I am unable to accede to the submission, inasmuch as it is manifest from a plain reading of the allegations in the petition of complaint that it is entirely a conspiracy and a nefarious family business of the petitioner. Accused Nos. 2 and 4, the wives of accused Nos. 1 and 3, are share-holders. The petitioner as well as accused No. 1 (Rajiv Nayan Dubey), are mentioned in the petition of complaint as top functionaries who have master-minded the whole conspiracy. The allegation of swindling the money out of the investors is surely against these two persons and the entrustment was to them and who, in any case, had the dominion over the money in question. The petition of complaint clearly alleges that the entire money was being deposited in the account of State Bank of India, Jehanabad, and accused Nos. 1 and 3 (the petitioner), only have had the authority to withdraw the money. This prima facie shows that the petitioner and dominion over the property. 4. Learned Counsel next submitted that no offence under Sec. 420, I.P.C. is made out. He relied on a judgment of the Supreme Court, --, Hari Prasad Chamaria V/s. Bishun Kumar Surekha. 4.1. I am unable to accede to the contention of the petitioner. Paragraph 4 of the petition of complaint is a complete answer to the submission of the petitioner, which in substance alleges that the intention to cheat was from the very inception by starting such illegal organisations and duping people to earn money from them illegally which is the result of a criminal conspiracy. A criminal conspiracy inherently involves premeditation with which, according to the allegations, it had commenced. A case under Sec. 420, I.P.C. is prima facie made out on a plain reading of the petition of complaint. 4.2. There are clear allegations with respect to the applicability of Section 120-B, I.P.C. All the accused-persons had conspired from the very inception to start the illegal organisations and cheat the investors. 5. Learned Counsel for the petitioner next submitted that it is a case of civil liability and that too against the Finance Company, because the money was deposited with it, rather than the Leasing Company. In his submission, North Eastern Finance Corporation Ltd. and North Eastern Leasing Pvt. Ltd. are different companies, as is manifest from the certificate of incorporation marked Annexures 1 and 1/1 respectively.
In his submission, North Eastern Finance Corporation Ltd. and North Eastern Leasing Pvt. Ltd. are different companies, as is manifest from the certificate of incorporation marked Annexures 1 and 1/1 respectively. The investors had deposited the money with the Finance Company and, therefore, the entire claim can at best be made against the finance company and that too as a civil liability, 5.1. I am unable to accede to this contention either, inasmuch as the offences under Secs. 406 and 420, I.P.C. read with 120-B, I.P.C. have prima facie been made out against the accused-persons. It is clearly alleged in the petition of complaint that by way of criminal conspiracy. criminal breach of trust, and criminal intent on the part of the four accused-persons, the investors have been swindled out of the money.

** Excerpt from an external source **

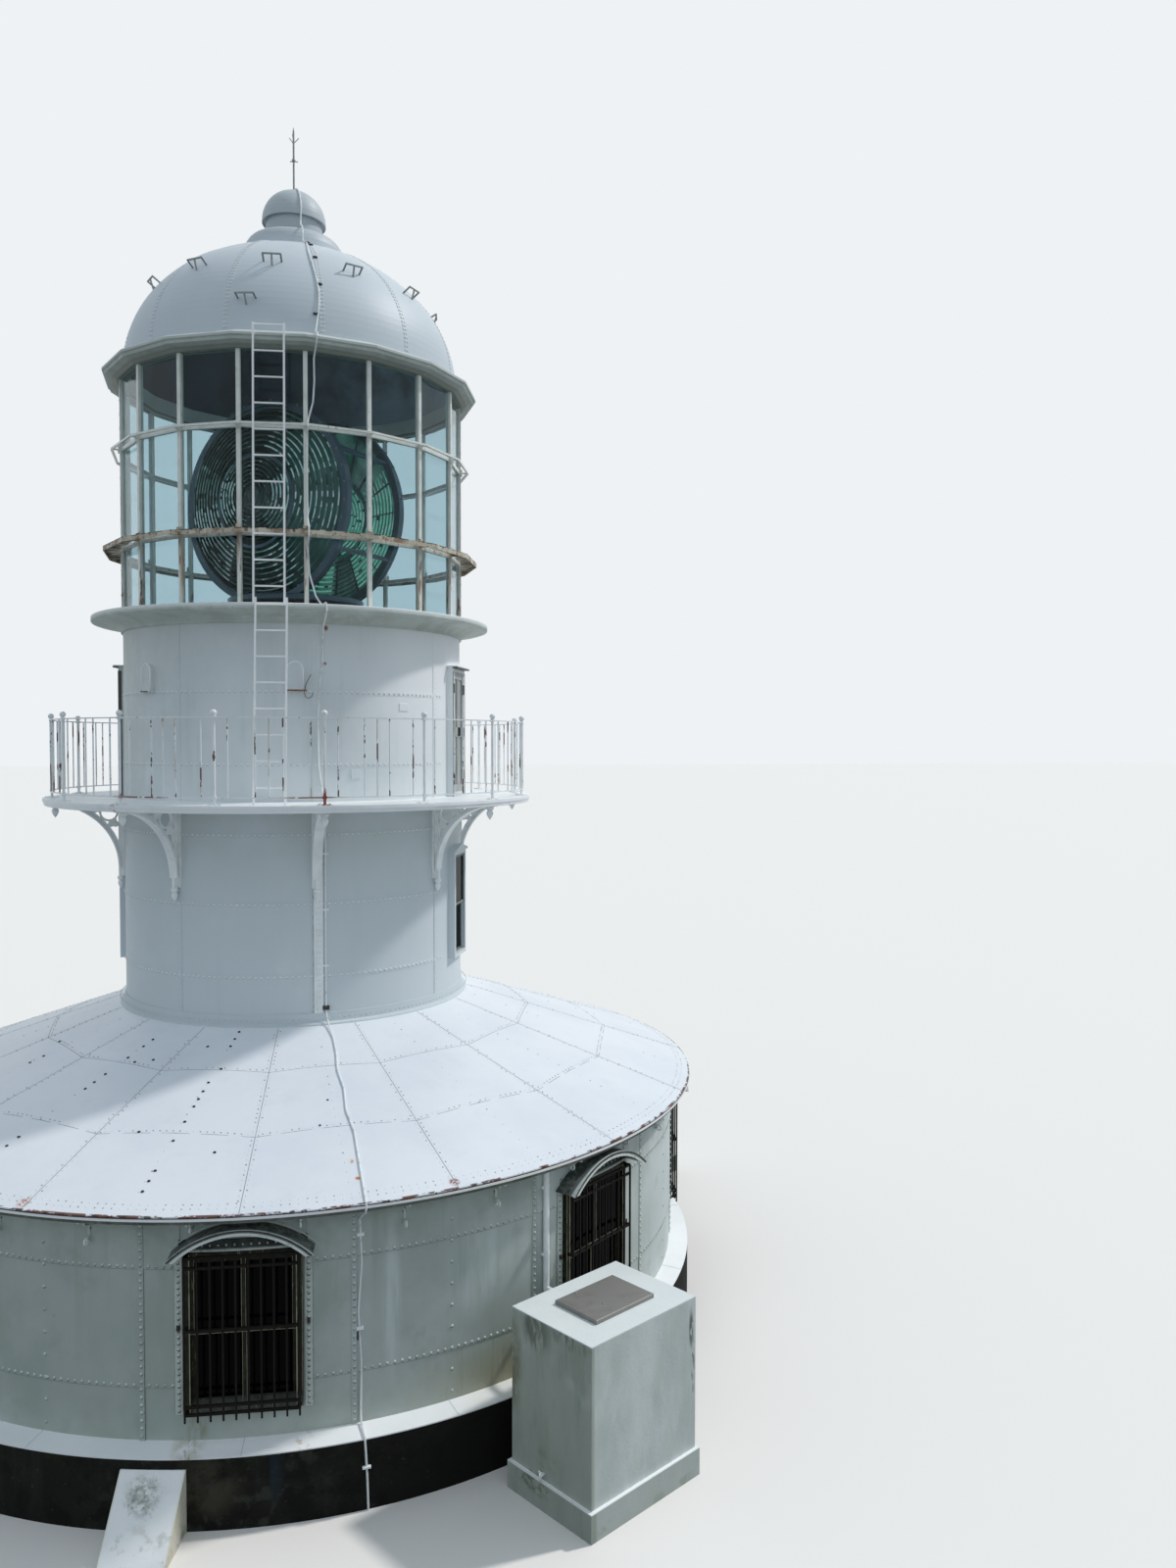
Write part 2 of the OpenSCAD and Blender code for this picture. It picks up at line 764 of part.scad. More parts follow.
// One cast bracket with its ribs, its foot drop and its outer drop
module gallery_bracket() {
    difference() {
        union() {
            rotate([90, 0, -90]) translate([0, 0, -web_t / 2]) linear_extrude(web_t) bracket_web();
            rotate([90, 0, -90]) translate([0, 0, -web_rib / 2]) linear_extrude(web_rib) {
                translate([tower_r - 20, arch_z - leg_drop]) square([48, arch_r + arm_t + leg_drop - seat]);
                translate([tower_r - 20, deck_under_z - 22]) square([arch_x - tower_r + 20, 22 - seat]);
                intersection() {
                    translate([arch_x, arch_z]) difference() {
                        circle(r = arch_r + 26);
                        circle(r = arch_r);
                    }
                    translate([tower_r, arch_z]) square([arch_x - tower_r, arch_r + arm_t]);
                }
            }
            at(0, tower_r + 54, arch_z - leg_drop) drop(pendant_h - 12, pendant_r - 6);
            at(0, arch_x - 78, deck_under_z - arm_t + 14) drop(pendant_h, pendant_r);
        }
        cylinder(r = tower_r + seat, h = 2 * deck_z);
    }
}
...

With respect to all the offences relating to theft, dacoity, criminal breach of trust, criminal misappropriation, cheating, etc., all within the ambit of Chapter XVII of the I.P.C., it is always open to the victim to file a civil suit for recovery of his wrongful loss. Law is well settled that the victim can simultaneously take recourse to both. All such offences relating to property invariable give rise to cause for civil action also. It is equally well known that a prosecution is meant to punish the accused, and civil action is for recovery of the property. A Single Judge judgment of this Court, reported in 1998 (3) PLJR 105, Sunil Kumar Boobna V/s. State of Bihar, is apposite, paragraph 8 of which is set out hereinbelow: It is well settled that for the purpose of quashing the complaint, j it is necessary to consider whether the allegations in the complaint, prima facie, make out an offence or not. Similarly for quashing the complaint by way of action at the thresh hold, it is necessary to consider whether on the face of the allegation a criminal offence is constituted or not. A particular Act may constitute both civil wrong as well as criminal wrong and merely because a civil action is also pursued, it does not render the criminal action impermissible. Thus. the facts and circumstances of the facts and circumstances of a particular case is to be considered before quashing the complaint or F. I. R. 6.

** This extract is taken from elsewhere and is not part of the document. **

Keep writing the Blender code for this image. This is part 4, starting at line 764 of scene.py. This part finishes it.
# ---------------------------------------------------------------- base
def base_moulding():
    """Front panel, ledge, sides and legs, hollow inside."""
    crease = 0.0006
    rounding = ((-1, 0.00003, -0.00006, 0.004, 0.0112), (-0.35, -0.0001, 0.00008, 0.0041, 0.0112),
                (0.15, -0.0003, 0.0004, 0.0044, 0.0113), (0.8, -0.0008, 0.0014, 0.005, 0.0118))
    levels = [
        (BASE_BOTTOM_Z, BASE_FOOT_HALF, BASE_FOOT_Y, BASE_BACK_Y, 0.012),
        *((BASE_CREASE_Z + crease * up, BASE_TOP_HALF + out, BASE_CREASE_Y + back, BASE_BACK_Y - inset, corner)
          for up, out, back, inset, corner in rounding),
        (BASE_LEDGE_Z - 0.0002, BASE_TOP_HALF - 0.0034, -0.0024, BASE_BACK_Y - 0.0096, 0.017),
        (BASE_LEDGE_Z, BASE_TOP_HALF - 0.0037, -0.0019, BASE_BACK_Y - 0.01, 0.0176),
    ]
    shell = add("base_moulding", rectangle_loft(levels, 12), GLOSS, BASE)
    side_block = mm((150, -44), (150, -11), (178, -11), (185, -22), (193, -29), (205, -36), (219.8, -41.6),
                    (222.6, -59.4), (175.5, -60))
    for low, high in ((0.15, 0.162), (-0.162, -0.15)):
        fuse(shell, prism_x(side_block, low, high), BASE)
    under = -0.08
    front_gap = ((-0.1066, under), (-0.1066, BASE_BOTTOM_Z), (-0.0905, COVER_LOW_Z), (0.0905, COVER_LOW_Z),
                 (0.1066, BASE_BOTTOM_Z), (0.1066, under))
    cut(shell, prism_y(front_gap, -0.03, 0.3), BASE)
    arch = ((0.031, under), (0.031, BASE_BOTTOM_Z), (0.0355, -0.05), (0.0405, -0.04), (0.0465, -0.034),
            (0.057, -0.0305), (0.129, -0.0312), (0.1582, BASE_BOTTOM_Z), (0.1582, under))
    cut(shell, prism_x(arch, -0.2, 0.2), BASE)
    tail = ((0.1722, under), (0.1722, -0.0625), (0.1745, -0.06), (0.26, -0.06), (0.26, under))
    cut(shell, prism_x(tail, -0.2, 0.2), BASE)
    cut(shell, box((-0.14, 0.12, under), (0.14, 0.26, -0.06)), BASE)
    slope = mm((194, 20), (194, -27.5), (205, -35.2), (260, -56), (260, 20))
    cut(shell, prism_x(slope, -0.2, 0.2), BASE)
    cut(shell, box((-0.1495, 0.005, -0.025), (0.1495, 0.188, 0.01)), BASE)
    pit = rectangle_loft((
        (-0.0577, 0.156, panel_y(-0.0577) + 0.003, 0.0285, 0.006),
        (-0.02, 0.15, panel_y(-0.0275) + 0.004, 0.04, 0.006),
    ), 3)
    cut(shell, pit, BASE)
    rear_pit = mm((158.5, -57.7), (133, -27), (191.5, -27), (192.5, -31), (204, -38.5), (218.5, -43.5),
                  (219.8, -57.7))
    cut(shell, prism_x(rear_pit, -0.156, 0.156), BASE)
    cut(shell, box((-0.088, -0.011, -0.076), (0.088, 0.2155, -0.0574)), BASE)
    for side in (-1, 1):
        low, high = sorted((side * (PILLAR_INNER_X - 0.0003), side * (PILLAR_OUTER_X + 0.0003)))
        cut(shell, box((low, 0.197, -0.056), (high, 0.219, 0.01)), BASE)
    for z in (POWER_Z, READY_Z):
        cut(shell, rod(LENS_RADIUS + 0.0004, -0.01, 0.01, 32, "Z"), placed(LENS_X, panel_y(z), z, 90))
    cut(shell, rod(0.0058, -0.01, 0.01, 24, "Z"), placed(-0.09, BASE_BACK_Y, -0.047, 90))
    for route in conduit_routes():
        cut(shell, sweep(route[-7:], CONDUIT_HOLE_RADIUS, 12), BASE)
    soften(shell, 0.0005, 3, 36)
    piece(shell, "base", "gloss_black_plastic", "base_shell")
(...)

A particular Act may constitute both civil wrong as well as criminal wrong and merely because a civil action is also pursued, it does not render the criminal action impermissible. Thus. the facts and circumstances of the facts and circumstances of a particular case is to be considered before quashing the complaint or F. I. R. 6. Learned Counsel for the petitioner next submitted that it is clear from a plain reading of the impugned order of cognizance dated 12-6-92 that it is the result of non-application of the mind. I am unable to accede to this contention also. Learned Magistrate has written a fairly reasoned order while taking cognizance and summoning the accused-persons and has taken into account the entire materials on record and the provisions of law. He was not after all writing a judgment on conclusion of the trial. 7. Counsel lastly submitted that there can be merger of two companies in terms of the Companies Act, 1956, there cannot be merger of a branch of the Company into another Company. The contention on this score is wholly unmerited, inasmuch as in all criminal acts law is thrown to the winds. The petition of complaint clearly alleged that the companies have been illegally incorporated, and are the result of a conspiracy to swindle money out of the investors. Merger of two companies, or transfer of a branch of one company to another company, therefore, lose all meaning in view of the allegations that the organisations were brought about with the criminal intent to swindle money. In the present proceeding, the validity of merger in terms of the Companies Act is not in issue, but acts of criminal breach of trust, cheating, all as acts of conspiracy. The transfer of the Jehanabad Branch of the Finance Company to the Leasing Company was itself part of the conspiracy and cheating. 8. In the result, this application is dismissed, and the impugned order of cognizance dated 20-6-92, passed by the learned S.D.J.M, Jehanabad, in Complaint Case No. 50/92, bearing Trial No. 880/782 of 1992/93, Sunil Kumar V/s. Rajiv Nayan Dubey and Ors. is hereby upheld. Since it is a fairly old case, the trial Court is directed to proceed with the trial most expeditiously. 9. Let a copy of this order be faxed to the trial Court forthwith.